The housing dynamic in San Francisco raises the capital intensity of consumption. That contributes to an increase in the capital share of income and to the stock of wealth in the economy. Zoning restrictions are a tool of the oligarchy, effectively. I’m only one-fourth kidding. But they are; they are a means by which owners of capital extract an outsized share of the surplus generated by job creation.

Emphasis added. Yet, not everyone is convinced.

This exact denial of economics confounds Let’s Go LA:

It’s important to recognize that the “supply and demand doesn’t apply” argument is wrong, because if we don’t identify the right problems, we can’t develop solutions that work. And in fact, the housing markets in places like LA and SF are operating pretty much how you’d expect them to work if you accept the basic principles of supply and demand as constrained by the regulatory environment.

For example, why are developers only building markets for the high end of the market? Well, the zoning and permitting requirements make it difficult, time-consuming, and costly to build. Therefore, only a little new supply is going to get built every year.

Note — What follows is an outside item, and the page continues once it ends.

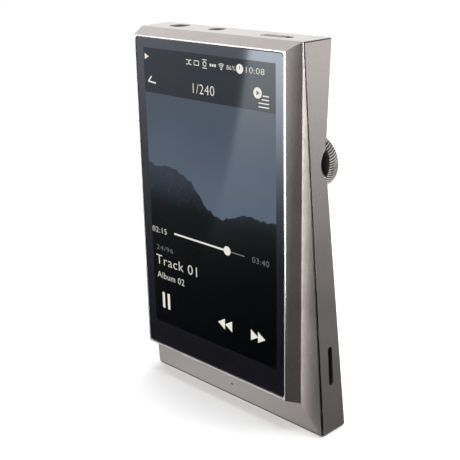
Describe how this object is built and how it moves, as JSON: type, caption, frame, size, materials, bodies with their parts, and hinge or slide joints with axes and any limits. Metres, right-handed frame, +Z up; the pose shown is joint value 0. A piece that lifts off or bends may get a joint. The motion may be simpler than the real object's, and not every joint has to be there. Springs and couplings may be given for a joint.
{
  "type": "digital audio player",
  "caption": "Pocket music player with a faceted metal body, a leaning right side, a raised glass touch screen and a knurled volume wheel.",
  "frame": {"origin": "middle of the whole player's underside", "axes": "+X to the right seen from the screen, +Y from the screen into the body, +Z up to the headphone sockets"},
  "size_m": [0.0712, 0.0152, 0.1116],
  "materials": {
    "blasted_metal": "fine bead-blasted warm grey",
    "side_metal": "fine bead-blasted warm grey, a shade darker",
    "wheel_metal": "machined satin with cut knurl",
    "steel": "plain satin",
    "contact_gold": "gold plated",
    "cover_glass": "clear polished",
    "display": "lit display",
    "rear_inlay": "clear-coated dark weave",
    "black_plastic": "moulded",
    "gasket": "foam and adhesive",
    "circuit_board": "solder mask",
    "flex_film": "polyimide film",
    "battery_pouch": "laminated foil pouch",
    "light_lens": "smoked lens"
  },
  "bodies": {
    "player": {"amplifier_shield": "steel", "balanced_jack": "black_plastic", "balanced_jack_collar": "steel", "base_screw_1": "steel", "base_screw_2": "steel", "battery_connector": "black_plastic", "battery_pack": "battery_pouch", "board_screw_1": "steel", "board_screw_2": "steel", "board_screw_3": "steel", "board_screw_4": "steel", "bottom_plate": "blasted_metal", "card_board": "circuit_board", "card_socket": "black_plastic", "dac_shield": "steel", "display_flex": "flex_film", "display_panel": "display", "dock_contact_1": "contact_gold", "dock_contact_2": "contact_gold", "dock_contact_3": "contact_gold", "dock_contact_4": "contact_gold", "encoder_body": "black_plastic", "front_housing": "blasted_metal", "headphone_jack": "black_plastic", "headphone_jack_collar": "steel", "main_board": "circuit_board", "midframe": "steel", "midframe_screw_1": "steel", "midframe_screw_2": "steel", "midframe_screw_3": "steel", "midframe_screw_4": "steel", "next_switch": "black_plastic", "play_switch": "black_plastic", "power_switch": "black_plastic", "previous_switch": "black_plastic", "processor_shield": "steel", "rear_cover": "blasted_metal", "rear_inlay": "rear_inlay", "right_side_panel": "side_metal", "screen_gasket": "gasket", "screen_glass": "cover_glass", "side_key_board": "circuit_board", "status_light": "light_lens", "usb_board": "circuit_board", "usb_socket": "steel", "wheel_bracket": "steel", "wireless_antenna": "flex_film"},
    "volume": {"volume_wheel": "wheel_metal", "wheel_cap": "wheel_metal", "wheel_spindle": "steel"},
    "power_key": {"power_button": "blasted_metal"},
    "next_key": {"next_button": "blasted_metal"},
    "play_key": {"play_button": "blasted_metal"},
    "previous_key": {"previous_button": "blasted_metal"}
  },
  "joints": [
    {"name": "volume_wheel_spin", "type": "hinge", "parent": "player", "child": "volume", "pos_m": [0.02504, 0.0064, 0.0786], "axis": [0, 1, 0], "continuous": true},
    {"name": "power_press", "type": "slide", "parent": "player", "child": "power_key", "axis": [0, 0, -1], "range_m": [0, 0.00035], "stiffness_N_per_m": 400},
    {"name": "next_press", "type": "slide", "parent": "player", "child": "next_key", "axis": [1, 0, 0], "range_m": [0, 0.00035], "stiffness_N_per_m": 400},
    {"name": "play_press", "type": "slide", "parent": "player", "child": "play_key", "axis": [1, 0, 0], "range_m": [0, 0.00035], "stiffness_N_per_m": 400},
    {"name": "previous_press", "type": "slide", "parent": "player", "child": "previous_key", "axis": [1, 0, 0], "range_m": [0, 0.00035], "stiffness_N_per_m": 400}
  ]
}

This point is particularly important, because without agreement on the nature of the problem, it’s hard to even talk about potential policy solutions. And there are a whole host of potential policy solutions once we get over that hump. Unfortunately, discussion about supply constraints in cities (via exclusionary zoning, high construction costs, neighborhood opposition to development, etc) means the conversation naturally focuses on the constraint. Advocating for loosening the constraints can easily be mistaken for (or misconstrued as) mere supply-side economics, a kind of trickle-down urbanism.

This doesn’t need to be the case. Let’s Go LA writes:

Admitting that supply matters doesn’t mean you have to favor unrestrained urban development…

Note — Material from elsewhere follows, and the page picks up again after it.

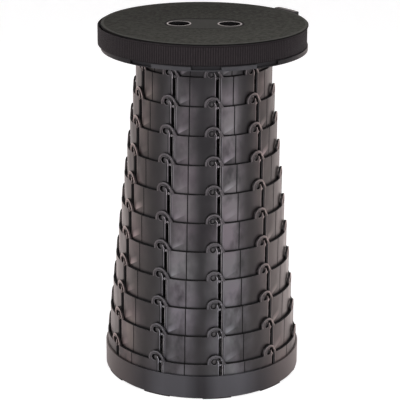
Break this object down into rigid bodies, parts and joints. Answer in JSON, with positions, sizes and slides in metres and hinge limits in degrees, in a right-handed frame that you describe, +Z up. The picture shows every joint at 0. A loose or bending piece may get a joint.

Admitting that supply matters also doesn’t mean you have to favor eliminating existing rent-controlled or rent-stabilized units, and it doesn’t mean that no government intervention is necessary…

Finally, this doesn’t mean that we don’t understand and appreciate the efforts of affordable housing advocates and planners operating within the current zoning and regulatory environment, trying to make sure that low income folks have at least some access to the opportunity of the city…

Another definitional problem when talking about affordability is the very term itself: are we talking about affordable housing? Or are we talking about Affordable Housing? As Dan Keshet notes, affordable housing (lowercase) refers simply to housing that people can afford at market rates – it is both relative to a household’s income (and therefore represents something slightly different for everyone) and also the kind of affordability important to the middle class. Affordable Housing, however, refers to a broad set of subsidized housing programs, ranging from rapid rehousing for the homeless to inclusionary zoning to housing units available for families at 80% of the Area Median Income ($68,500 for a family of four in DC).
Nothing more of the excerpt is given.